Ketua Umum KTNA, Winarno Tohir, bilang perlu dicek kembali data produksi dengan keputusan impor karena sangat bertolak belakang. Sebab berdasarkan data Aram II produksi saat ini adalah 65,15 juta ton gabah kering giling, yang berarti bisa menjadi sekitar 41 juta ton beras. Menurut data Kementerian Pertanian ada sekitar 40,88 juta ton beras. Nellys Soekidi, pedagang beras di Pasar Induk Beras dan Palawija Cipinang, mengatakan masyarakat Indonesia mengonsumsi beras hanya sekitar 32,5 juta ton setahun. Berarti ada surplus, dan itu bisa dijadikan buffer stock sehingga tidak perlu mengimpor. Cadangan yang cukup aman itu mencegah permainan kaum spekulan. Mohamach Abdoulah, Direktur PT Vietindo Jaya, mengatakan, “Pak Presiden, Pak Menteri, Pak Gubernur ‘kan ngomong ada surplus.

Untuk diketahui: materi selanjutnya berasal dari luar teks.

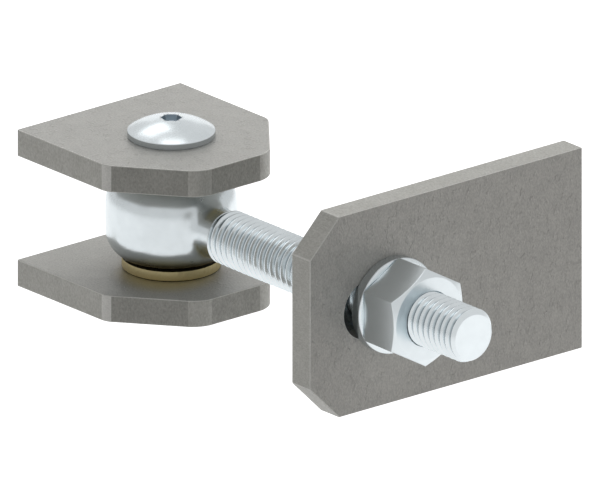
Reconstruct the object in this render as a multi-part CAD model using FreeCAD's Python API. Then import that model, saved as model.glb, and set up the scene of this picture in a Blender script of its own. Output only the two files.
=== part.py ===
import FreeCAD, Part
import math
import os
from FreeCAD import Vector

# Adjustable weld-on gate hinge, in millimetres. Z is the swing axis, X runs along the threaded
# shank and Y along the gate plate. The origin is on the swing axis, half way between the post plates.

# Clearances
pin_clearance = 0.05          # radial, pin in bush and plates, thread in nut
face_clearance = 0.05         # between flat faces that slide or turn on each other

# Eye bolt: a forged barrel-shaped eye and a threaded shank, in one piece
eye_diameter = 28.0
eye_height = 18.6
eye_round_radius = 6.5        # rounding between the side and the flat faces
eye_face_inset = 4.9          # radial, from the side of the eye to the edge of its flat face
neck_diameter = 10.8
neck_length = 4.2             # from the side of the eye to the first thread
neck_fillet = 4.0
shank_diameter = 12.0
shank_reach = 99.2            # swing axis to tip
shank_start_chamfer = 0.6
shank_tip_chamfer = 1.0

# Flanged bushes, one in each end of the eye
bush_wall = 1.0
bush_sleeve_length = 7.0
bush_flange_diameter = 21.0
bush_flange_thickness = 2.25
bush_edge_chamfer = 0.25

# Post plates, above and below the eye
post_plate_length = 45.0
post_plate_width = 45.0
post_plate_thickness = 6.0
pivot_setback = 23.8          # weld edge to swing axis
post_clip_length = 16.0
post_clip_depth = 13.0
shoulder_radius = 3.5
nose_radius = 6.0

# Hinge pin: a barrel nut from below and a screw into it from above, with the same domed head
pin_diameter = 12.0
pin_end_gap = 0.4             # barrel end below the upper plate's outer face, so the heads can clamp
head_diameter = 18.7
head_rim_height = 1.3
head_dome_radius = 16.5
socket_across_flats = 4.0
socket_depth = 2.6
socket_turn = 50.0            # degrees from X, where the heads came to rest
screw_diameter = 8.0
screw_length = 22.0
screw_end_chamfer = 0.8
barrel_bore_extra = 2.0       # bore depth beyond the screw's end

# Gate plate, clamped on the shank
gate_plate_length = 75.0
gate_plate_height = 45.0
gate_plate_thickness = 6.0
gate_plate_distance = 65.8    # swing axis to the plate's back face
gate_corner_clip = 8.0
slot_width = 13.1
slot_length = 25.2
slot_setback = 22.0           # clipped end of the plate to the middle of the slot

# Washers and nuts, one of each on both sides of the gate plate
washer_diameter = 21.1
washer_thickness = 2.75
washer_bore_diameter = 13.0
washer_chamfer_height = 0.5
washer_chamfer_width = 1.05
nut_across_flats = 19.0
nut_height = 10.0
nut_face_diameter = 18.2      # circle where the corner chamfer meets the outer face
nut_chamfer_angle = 30.0
nut_mouth_chamfer = 0.25

# Derived places
eye_radius = eye_diameter / 2
eye_half_height = eye_height / 2
pin_radius = pin_diameter / 2
bush_radius = pin_radius + pin_clearance + bush_wall
plate_gap = eye_height + 2 * (bush_flange_thickness + face_clearance)
thread_start = eye_radius + neck_length
gate_plate_front = gate_plate_distance + gate_plate_thickness


def revolved(points):
    """Solid turned about Z from (radius, height) points joined by straight lines."""
    corners = [Vector(radius, 0, height) for radius, height in points]
    face = Part.Face(Part.makePolygon(corners + corners[:1]))
    return face.revolve(Vector(0, 0, 0), Vector(0, 0, 1), 360)


def hexagonal_prism(across_flats, height):
    """Hexagonal prism on Z with two of its corners on the X axis."""
    radius = across_flats / math.sqrt(3)
    angles = [math.radians(60 * side) for side in range(6)]
    corners = [Vector(radius * math.cos(angle), radius * math.sin(angle), 0) for angle in angles]
    return Part.Face(Part.makePolygon(corners + corners[:1])).extrude(Vector(0, 0, height))


def along_shank(shape, distance):
    """Lay a solid that stands on Z along +X, starting at a distance from the swing axis."""
    placed = shape.copy()
    placed.rotate(Vector(0, 0, 0), Vector(0, 1, 0), 90)
    placed.translate(Vector(distance, 0, 0))
    return placed


def mirrored_across_gate_plate(shape):
    middle = Vector(gate_plate_distance + gate_plate_thickness / 2, 0, 0)
    return shape.mirror(middle, Vector(1, 0, 0))


def eye_barrel():
    centre_radius = eye_radius - eye_round_radius
    face_radius = eye_radius - eye_face_inset
    rise = math.sqrt(eye_round_radius ** 2 - (face_radius - centre_radius) ** 2)
    straight = eye_half_height - rise
    middle_angle = math.atan2(rise, face_radius - centre_radius) / 2
    bulge_radius = centre_radius + eye_round_radius * math.cos(middle_angle)
    bulge_height = straight + eye_round_radius * math.sin(middle_angle)

    def point(radius, height):
        return Vector(radius, 0, height)

    upper = Part.Arc(point(eye_radius, straight), point(bulge_radius, bulge_height),
                     point(face_radius, eye_half_height))
    lower = Part.Arc(point(face_radius, -eye_half_height), point(bulge_radius, -bulge_height),
                     point(eye_radius, -straight))
    side = Part.LineSegment(point(eye_radius, -straight), point(eye_radius, straight))
    top = Part.LineSegment(point(face_radius, eye_half_height), point(0, eye_half_height))
    axis = Part.LineSegment(point(0, eye_half_height), point(0, -eye_half_height))
    bottom = Part.LineSegment(point(0, -eye_half_height), point(face_radius, -eye_half_height))
    outline = Part.Wire([line.toShape() for line in (lower, side, upper, top, axis, bottom)])
    return Part.Face(outline).revolve(Vector(0, 0, 0), Vector(0, 0, 1), 360)


def neck_root_edges(shape):
    """Edges where the neck leaves the eye: both ends of each lie on the neck and near the eye."""
    def on_neck(vertex):
        off_axis = math.hypot(vertex.Y, vertex.Z)
        return abs(off_axis - neck_diameter / 2) < 0.01 and 0 < vertex.X < eye_radius

    def on_root(edge):
        middle = edge.valueAt((edge.FirstParameter + edge.LastParameter) / 2)
        return all(on_neck(vertex) for vertex in edge.Vertexes) and middle.x < eye_radius
    return [edge for edge in shape.Edges if on_root(edge)]


def threaded_shank():
    """Shank at its outer thread diameter, from the neck to the chamfered tip."""
    radius = shank_diameter / 2
    length = shank_reach - thread_start
    profile = [(0, 0), (neck_diameter / 2, 0), (radius, shank_start_chamfer)]
    profile += [(radius, length - shank_tip_chamfer), (radius - shank_tip_chamfer, length), (0, length)]
    return along_shank(revolved(profile), thread_start)


def eye_bolt():
    neck = Part.makeCylinder(neck_diameter / 2, thread_start, Vector(0, 0, 0), Vector(1, 0, 0))
    head = eye_barrel().fuse(neck)
    head = head.makeFillet(neck_fillet, neck_root_edges(head))
    bore = Part.makeCylinder(bush_radius, eye_height, Vector(0, 0, -eye_half_height))
    return head.fuse(threaded_shank()).cut(bore).removeSplitter()


def upper_bush():
    """Sleeve pressed into the eye from above, with its flange on the eye's flat face."""
    bore_radius = pin_radius + pin_clearance
    flange_radius = bush_flange_diameter / 2
    flange_top = eye_half_height + bush_flange_thickness
    sleeve_end = eye_half_height - bush_sleeve_length
    profile = [(bore_radius, sleeve_end), (bush_radius, sleeve_end), (bush_radius, eye_half_height)]
    profile += [(flange_radius, eye_half_height), (flange_radius, flange_top - bush_edge_chamfer)]
    profile += [(flange_radius - bush_edge_chamfer, flange_top), (bore_radius, flange_top)]
    return revolved(profile)


def post_plate(bottom):
    weld_edge = -pivot_setback
    shoulder = weld_edge + post_plate_length - post_clip_length
    nose = weld_edge + post_plate_length
    half_width = post_plate_width / 2
    half_nose = half_width - post_clip_depth
    near_side = [(weld_edge, -half_width), (shoulder, -half_width), (nose, -half_nose)]
    far_side = [(x, -y) for x, y in reversed(near_side)]
    corners = [Vector(x, y, bottom) for x, y in near_side + far_side]
    face = Part.Face(Part.makePolygon(corners + corners[:1]))
    plate = face.extrude(Vector(0, 0, post_plate_thickness))
    plate = plate.makeFillet(shoulder_radius, upright_edges(plate, shoulder))
    plate = plate.makeFillet(nose_radius, upright_edges(plate, nose))
    hole = Part.makeCylinder(pin_radius + pin_clearance, post_plate_thickness, Vector(0, 0, bottom))
    return plate.cut(hole)


def upright_edges(plate, x):
    """Edges of a flat plate that stand along Z at one X."""
    def stands_at(edge):
        return all(abs(vertex.X - x) < 0.01 for vertex in edge.Vertexes) and edge.BoundBox.YLength < 0.01
    return [edge for edge in plate.Edges if stands_at(edge)]


def domed_head():
    """Head that sits on Z = 0: straight rim, spherical dome and hexagon socket."""
    radius = head_diameter / 2
    dome_centre = head_rim_height - math.sqrt(head_dome_radius ** 2 - radius ** 2)
    crown = dome_centre + head_dome_radius
    blank = Part.makeCylinder(radius, crown)
    dome = Part.makeSphere(head_dome_radius, Vector(0, 0, dome_centre))
    socket = hexagonal_prism(socket_across_flats, socket_depth)
    socket.rotate(Vector(0, 0, 0), Vector(0, 0, 1), socket_turn)
    socket.translate(Vector(0, 0, crown - socket_depth))
    return blank.common(dome).cut(socket)


def pivot_screw():
    """Screw from above: its head bears on the upper post plate."""
    radius = screw_diameter / 2
    profile = [(0, 0), (radius, 0), (radius, screw_end_chamfer - screw_length)]
    profile += [(radius - screw_end_chamfer, -screw_length), (0, -screw_length)]
    screw = domed_head().fuse(revolved(profile))
    screw.translate(Vector(0, 0, plate_gap / 2 + post_plate_thickness))
    return screw


def pivot_barrel():
    """Barrel nut from below: its smooth outside is the hinge pin, and the screw threads into it."""
    length = plate_gap + 2 * post_plate_thickness - pin_end_gap
    bore_depth = screw_length - pin_end_gap + barrel_bore_extra
    head = domed_head()
    head.rotate(Vector(0, 0, 0), Vector(1, 0, 0), 180)
    bore = Part.makeCylinder(screw_diameter / 2 + pin_clearance, bore_depth, Vector(0, 0, length - bore_depth))
    barrel = head.fuse(Part.makeCylinder(pin_radius, length)).cut(bore)
    barrel.translate(Vector(0, 0, -plate_gap / 2 - post_plate_thickness))
    return barrel


def gate_plate():
    clipped_end = -slot_setback
    weld_end = clipped_end + gate_plate_length
    half_height = gate_plate_height / 2
    low_side = [(weld_end, -half_height), (clipped_end + gate_corner_clip, -half_height)]
    low_side += [(clipped_end, gate_corner_clip - half_height)]
    high_side = [(y, -z) for y, z in reversed(low_side)]
    corners = [Vector(gate_plate_distance, y, z) for y, z in low_side + high_side]
    face = Part.Face(Part.makePolygon(corners + corners[:1]))
    return face.extrude(Vector(gate_plate_thickness, 0, 0)).cut(slot())


def slot():
    """Cutter for the slot: two round ends and the straight part between them."""
    radius = slot_width / 2
    spacing = slot_length - slot_width
    along_x = Vector(1, 0, 0)
    ends = [Vector(gate_plate_distance, side * spacing / 2, 0) for side in (-1, 1)]
    rounds = [Part.makeCylinder(radius, gate_plate_thickness, end, along_x) for end in ends]
    corner = Vector(gate_plate_distance, -spacing / 2, -radius)
    middle = Part.makeBox(gate_plate_thickness, spacing, slot_width, corner)
    return middle.multiFuse(rounds)


def front_washer():
    """Thick washer whose chamfered edge faces the nut."""
    bore_radius = washer_bore_diameter / 2
    radius = washer_diameter / 2
    profile = [(bore_radius, 0), (radius, 0), (radius, washer_thickness - washer_chamfer_height)]
    profile += [(radius - washer_chamfer_width, washer_thickness), (bore_radius, washer_thickness)]
    return along_shank(revolved(profile), gate_plate_front + face_clearance)


def front_nut():
    """Hexagon nut with its corners chamfered at the outer face and a countersunk thread."""
    corner_radius = nut_across_flats / math.sqrt(3)
    face_radius = nut_face_diameter / 2
    corner_drop = (corner_radius - face_radius) * math.tan(math.radians(nut_chamfer_angle))
    bore_radius = shank_diameter / 2 + pin_clearance
    mouth_radius = bore_radius + nut_mouth_chamfer
    profile = [(mouth_radius, 0), (corner_radius, 0), (corner_radius, nut_height - corner_drop)]
    profile += [(face_radius, nut_height), (mouth_radius, nut_height)]
    profile += [(bore_radius, nut_height - nut_mouth_chamfer), (bore_radius, nut_mouth_chamfer)]
    nut = hexagonal_prism(nut_across_flats, nut_height).common(revolved(profile))
    return along_shank(nut, gate_plate_front + washer_thickness + 2 * face_clearance)


nodes = {
    "upper_post_plate": post_plate(plate_gap / 2),
    "lower_post_plate": post_plate(-plate_gap / 2 - post_plate_thickness),
    "pivot_screw": pivot_screw(),
    "pivot_barrel": pivot_barrel(),
    "eye_bolt": eye_bolt(),
    "upper_bush": upper_bush(),
    "lower_bush": upper_bush().mirror(Vector(0, 0, 0), Vector(0, 0, 1)),
    "gate_plate": gate_plate(),
    "front_washer": front_washer(),
    "rear_washer": mirrored_across_gate_plate(front_washer()),
    "front_nut": front_nut(),
    "rear_nut": mirrored_across_gate_plate(front_nut()),
}

os.makedirs("parts", exist_ok=True)
for name, shape in nodes.items():
    shape.exportStep("parts/" + name + ".step")
    print(name, "valid" if shape.isValid() else "INVALID", len(shape.Solids), round(shape.Volume, 1))
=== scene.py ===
import bmesh
import bpy
import math
from mathutils import Euler, Matrix, Vector


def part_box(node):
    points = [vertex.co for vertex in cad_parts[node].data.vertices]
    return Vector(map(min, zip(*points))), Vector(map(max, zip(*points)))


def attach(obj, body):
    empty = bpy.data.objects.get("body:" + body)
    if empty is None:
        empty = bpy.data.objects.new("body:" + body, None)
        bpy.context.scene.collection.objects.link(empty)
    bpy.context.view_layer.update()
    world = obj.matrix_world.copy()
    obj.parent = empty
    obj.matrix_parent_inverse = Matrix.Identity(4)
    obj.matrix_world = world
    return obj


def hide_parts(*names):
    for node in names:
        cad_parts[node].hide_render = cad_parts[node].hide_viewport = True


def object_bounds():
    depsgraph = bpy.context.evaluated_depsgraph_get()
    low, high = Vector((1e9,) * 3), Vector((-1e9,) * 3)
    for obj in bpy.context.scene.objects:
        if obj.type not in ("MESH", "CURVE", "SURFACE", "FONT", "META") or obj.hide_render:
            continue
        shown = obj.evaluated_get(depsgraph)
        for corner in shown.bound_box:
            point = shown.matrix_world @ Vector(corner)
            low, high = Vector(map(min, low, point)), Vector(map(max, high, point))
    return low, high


# Adjustable weld-on gate hinge, dressed round its CAD frame. Sizes are in metres, and mm turns millimetres
# into them. Z is the swing axis, X runs along the threaded shank and Y along the gate plate.
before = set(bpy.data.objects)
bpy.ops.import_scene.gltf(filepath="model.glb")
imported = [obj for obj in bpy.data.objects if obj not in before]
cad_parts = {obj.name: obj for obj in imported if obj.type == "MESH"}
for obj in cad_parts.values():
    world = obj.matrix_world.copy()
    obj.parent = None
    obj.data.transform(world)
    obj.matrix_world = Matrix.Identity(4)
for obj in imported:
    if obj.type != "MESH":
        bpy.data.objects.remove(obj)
cad_low, cad_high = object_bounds()
mm = 0.001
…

Kenyataannya stok nasional nggak ada. Itu ada di luar. Sedangkan pemerintah nggak ada megang stok. Akhir tahun tinggal dua bulan, sehingga harus impor”.
Kalaulah benar apa yang dibahasakan pemerintah, maka akan kentara negara ini sebenarnya tidak punya sistem logistik nasional, tidak menguasai supply chain management. Beras hasil panen ada di beberapa tempat, tapi tidak bisa segera dikumpulkan untuk dijadikan cadangan. Lalu kalau ada gubernur yang enggan mengantar-pulaukan beras surplusnya, adalah untuk cari aman, daripada sulit mendapatkannya kembali saat diperlukan dalam keadaan darurat.
Sistem logistik nasional untuk negara kita sangat krusial. Penyaluran bantuan makanan saat terjadi bahaya kelaparan di luar Jawa seringkali tersendat. Pelayaran antar-pulau kita dikuasai perusahaan-perusahaan pelayaran asing. Jalan-jalan dari sentra produksi ke pelabuhan tidak memadai. Tidak didukung dermaga-dermaga dan pergudangan serta silonya. Logistik nasional bisa juga berupa desentralisasi lumbung-lumbung pangan yang merata di semua daerah.